GKS Katowice: Macała – Nowak, Zawadzka, Cyraniak – Dżesika Jaszek, Kozarzewska (82. Kalaberova), Hmirova, Włodarczyk – Maciążka, Nieciąg (77. Vuskane), Brzęczek (90. Langosz).
Rekord Bielsko-Biała: Ptaszek – Glinka, Dereń, Jendrzejczyk (82. Krysman), Niesłańczyk, Zgoda (67. Dębińska), Sowa, Janku, Gulec (67. Sikora), Katarzyna Jaszek (73. Conceicao), Bednarek (67. Długokęcka).
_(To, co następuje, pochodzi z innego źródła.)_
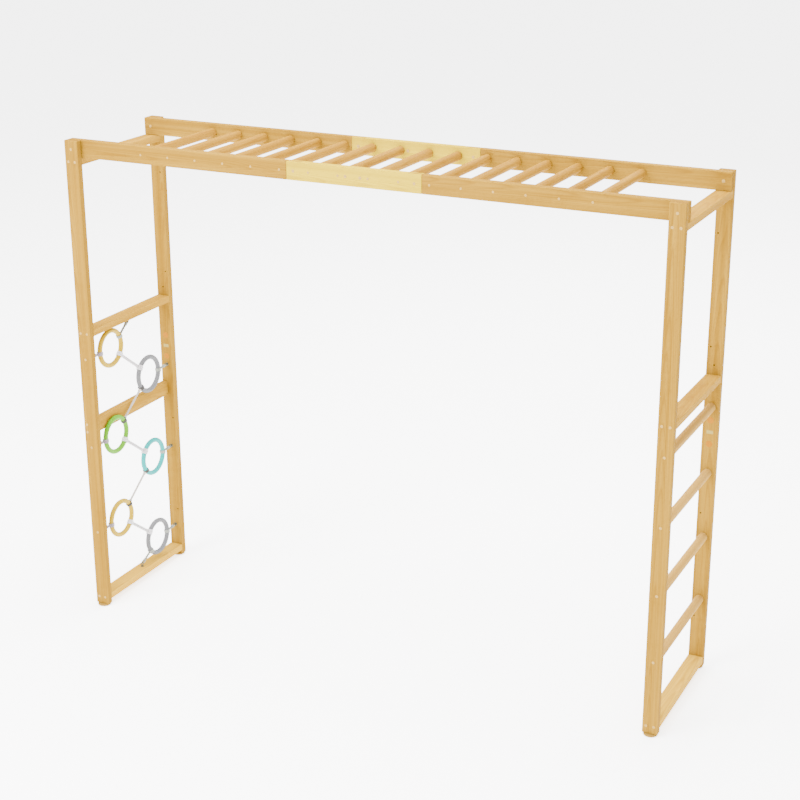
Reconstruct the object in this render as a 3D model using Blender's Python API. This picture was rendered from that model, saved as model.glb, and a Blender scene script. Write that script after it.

Kartki: Kozarzewska, Włodarczyk – Sowa.




darek
17 września 2017 at 16:07
Mandrysz nie masz za grosz honoru ty specjalisto od awansów za trzy dychy. Idz gdzie indziej robić takie wyniki. My cie nie chcemy tu i twojego szrotu.
Rafał
17 września 2017 at 16:49
NO właśnie powinien od razu po meczu podać się do dymisji i zabierać tych dekli których sprowadziłeś do klubu. Masz złożyć dymisje i ODEJŚĆ!!!!
Mecza
17 września 2017 at 17:14
Szkoda że nie było 0:5 bo tak on myśli idzie ku lepszemu. Sam ma odejść a nie liczyć na zwolnienie i wypłacenie kontraktu do 2019.
Kibol
17 września 2017 at 17:33
Mandrysz jest zajebisty w tych tłumaczeniach normalnie Brzęczek ja PIERDOLE JAKICH CZASÓW SIE DOCZEKAŁEM no niestety 2 liga ale jak to mówią trzeba upaśc na ryj aby sie odrodzić z większą mocą
WIERNY
17 września 2017 at 17:38
CHCIELIŚCIE MANDRYSZA TO MACIE
WIERNY
17 września 2017 at 17:39
A gdzie są ci co to pisali żeby dać chłopu szanse? Teraz zwalniają go?
CIErPLIWY
17 września 2017 at 17:52
po DErBACH będzie czas aby ocenić trenera.CIErPLIWOSCI.
darek
17 września 2017 at 18:30
Czas oceny juz dawno nadszedł. Mandrysz wypierdalaj natychmiast
darek
17 września 2017 at 18:36
Brzeczek przy Mandryszu to był i tak wielki trener. On z tych panienek mimo wszystko cos wyciagnął choc na sukces bylo za malo. Widzimy teraz co potrafi mandrysz. Niestety nic. Mowilem ze samym strachem nic nie osiagnie a on nic wiecej nie ma
banik12
17 września 2017 at 18:48
Mandrtsz wypierdalaj raus raus raus
wiesiek
17 września 2017 at 19:26
Brzęczek wydupiaj z Gieksy.
Rafał
17 września 2017 at 19:59
Ja się pytam gdzie ten skompromitowany zarząd który na to pozwala, na ich miejscu już dawno Mandrysza bym zwolnił za porażająco słabe wyniki i z jego winy. Gdzie są władze Klubu Śpią co oczu nie mają ślepoty jedne??